¿Cómo olvidar las imágenes de alegría en la Plaza Tahrir de El Cairo trasmitidas por la televisión al mundo entero la mañana del 11 de febrero último, cuando se anunció la dimisión de Hosni Mubarak, quien estaba al mando en Egipto desde el lejano 1981, por parte del recién designado vicepresidente Omar Suleiman? Los ojos de miles de jóvenes egipcios dejaban trasparentar sus grandes expectativas acerca del futuro de su país y profundo orgullo por el coraje y la tenacidad demostrados en aquellos 18 días de manifestaciones.
El Consejo Supremo de las Fuerzas Armadas, una vez evaluada la conveniencia de abandonar al rais a su propio destino, asumía temporalmente el control del país para encaminar el delicado período de transición hacia la democracia. Por un momento todos, o casi todos, han pensado que se había entrado ya en una nueva era, en un nuevo Egipto.
La experiencia enseña que los procesos de democratización no toman forma solamente con la realización de elecciones ni llegan a buen término en el curso de un puñado de meses, sino que son el fruto de un trabajo que envuelve a todos los estratos de la sociedad. A decir verdad, de todas las reformas reclamadas por los manifestantes, a cuatro meses de la caída del régimen poco se ha visto.
Y mientras la transición prosigue a marcha forzada hacia unas elecciones parlamentarias, casi todas las fuerzas en campo piden al ejército que las aplacen dada la ausencia de un cuadro constitucional definido. La excepción son los Hermanos Musulmanes y lo que queda del disuelto partido de gobierno, o sea los componentes más estructurados y mejor organizados del enredado panorama político pos Mubarak.
De modo que el momento es por lo menos muy delicado y marcado por una progresiva polarización del choque, a menudo violento, entre el frente liberal-secular y el frente islamista ampliamente entendido y por la fractura no siempre evidente entre el movimiento juvenil y los militares, frecuentemente ya no más vistos como garantes de las instancias de libertad y justicia sino como parte del viejo régimen en lucha por su propia supervivencia. A los militares se les critica, entre otras cosas, haber prohibido las manifestaciones pacíficas, haber impuesto nuevamente la mordaza a la prensa, por no hablar del test de virginidad realizado a las activistas no casadas arrestadas durante las manifestaciones del 9 de marzo pasado, efectuado con el pretexto de tutelar el honor de las fuerzas armadas para demostrar que las muchachas habían llegado a las cárceles militares sin ser ya vírgenes.
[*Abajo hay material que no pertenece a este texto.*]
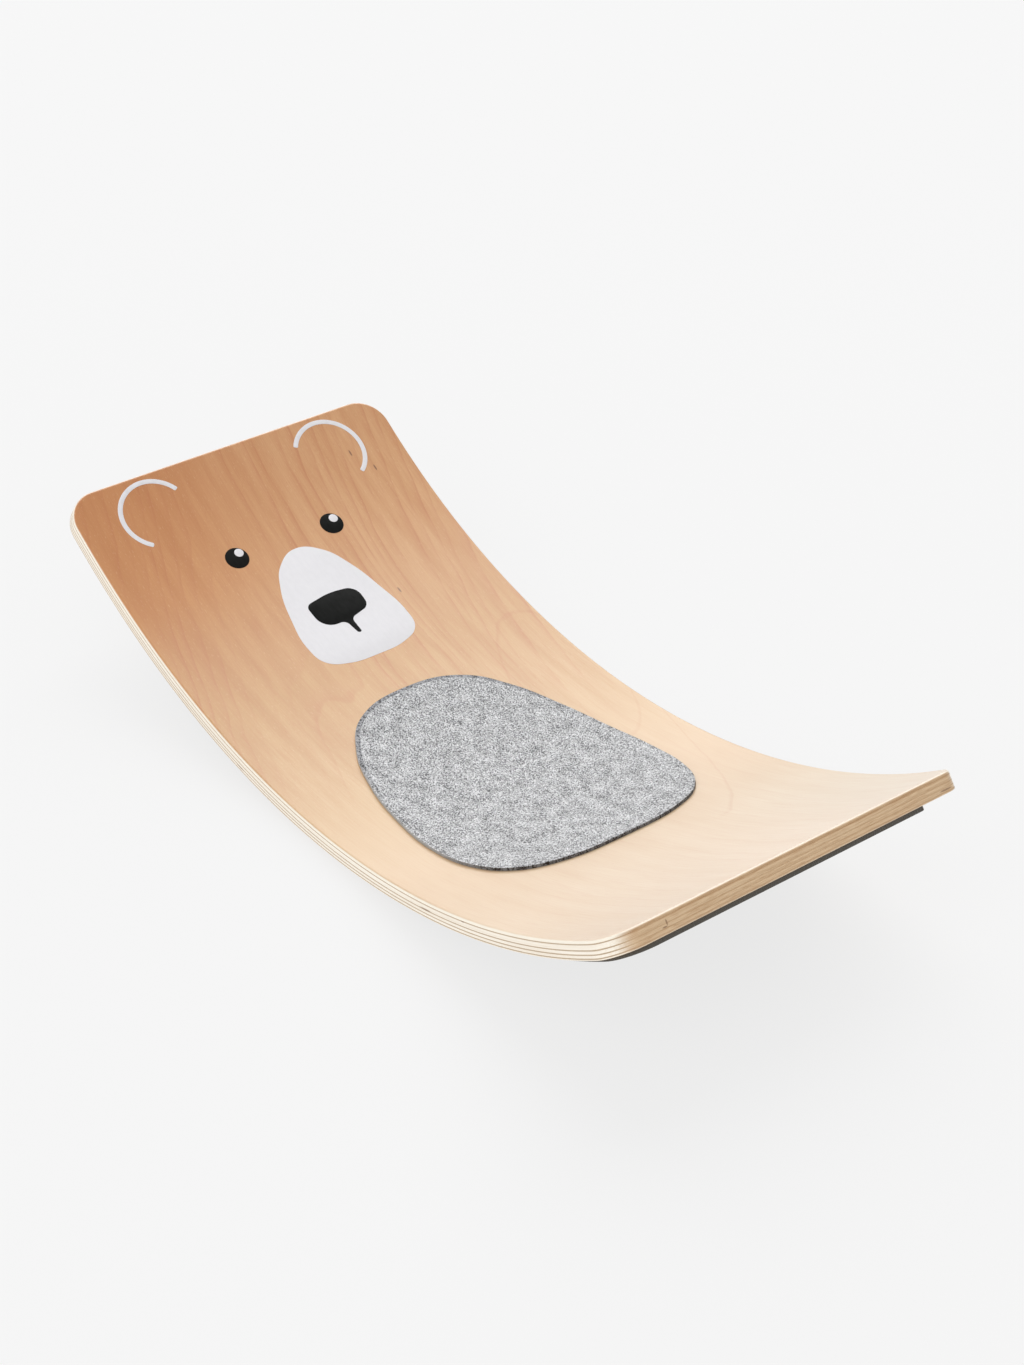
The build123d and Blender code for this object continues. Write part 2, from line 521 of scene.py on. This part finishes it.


# %% [markdown]
# # The deck's beech
# A rotary-cut face veneer shows wide, soft growth lines that fan out along the board, and near one edge a
# few arches where the cut met the curve of a ring. Each line is sharp on one side and fades on the other,
# as latewood does. Over that lie slow changes of tone, long fine fibres, short dark and light flecks, and a
# few dark ticks. The head end is browner than the foot end, and the foot end is paler still with painted
# sheen, where the lacquer catches the light at a grazing angle. A satin lacquer covers it all. Every size
# here is in millimetres.

# %% Grain sizes and colours
GRAIN_STEP = 10.5
GRAIN_LINE = shade(186, 112, 70)
GRAIN_START = -340
LEAN_LENGTH = 350
SLOW_WANDER = 14
QUICK_WANDER = 2.0
RING_SPREAD = 1.6
ARCH_WANDER = 8
# The deck's colour along it: partly the wood's own tone, and partly painted sheen that makes the foot end
# pale.
BEECH_AND_SHEEN_ALONG = [
    (-350, shade(203, 143, 91)),
    (-250, shade(207, 150, 95)),
    (-130, shade(203, 160, 106)),
    (0, shade(207, 174, 129)),
    (130, shade(209, 181, 146)),
    (230, shade(227, 207, 182)),
    (350, shade(229, 211, 190)),
]
EDGE_CREAM = shade(250, 242, 226)
END_TAN = shade(216, 186, 148)
END_STREAK = shade(176, 134, 92)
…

Hay, por lo demás, otro aspecto del proceso de democratización que despierta inquietud y que envuelve a la magistratura y a los vértices militares: el ligado a la justicia de transición, o sea a los procedimientos adoptados para llevar ante la justicia a los exponentes del viejo régimen acusados de haber cometido crímenes de diversa naturaleza.
Mubarak, su esposa, después liberada bajo caución, sus dos hijos, junto con una serie de ex ministros y notables de la vieja clase dirigente, la llamada camarilla de Alejandría, fueron arrestados bajo la acusación de haber cometido los delitos de corrupción, peculado, abuso de autoridad y homicidio. Los procedimientos judiciales correspondientes fueron conducidos sin transparencia alguna, sobre la base de reglas ad hoc en modo alguno seguras, con aceleraciones improvisas y jurídicamente inexplicables.
Puesto que la democracia no se construye ni sobre la impunidad ni sobre la venganza creemos que el gobierno interino deba facilitar el trabajo de la magistratura solicitando la institución de una comisión investigadora internacional independiente que se haga cargo del proceso probatorio.
La creación de esta comisión investigadora internacional sería un paso adelante en dirección al nuevo Egipto, hoy en día demasiado similar al viejo Egipto, lo que demuestra cuan articulada y compleja es la transición del autoritarismo a la democracia. En esta fase hace falta que Plaza Tahrir se reorganice a sí misma y reoriente sus energías en el camino hacia el Estado de Derecho, a fin de que los ciudadanos sean puestos en condiciones de participar en el proceso de toma de decisiones del modo más inclusivo posible. (FIN/COPYRIGHT IPS)
(*) Emma Bonino, dirigente radical y vicepresidente del Senado Italiano; Saad Eddid Ibrahim, fundador del Centro de Estudios para el Desarrollo Ibn Jaldún.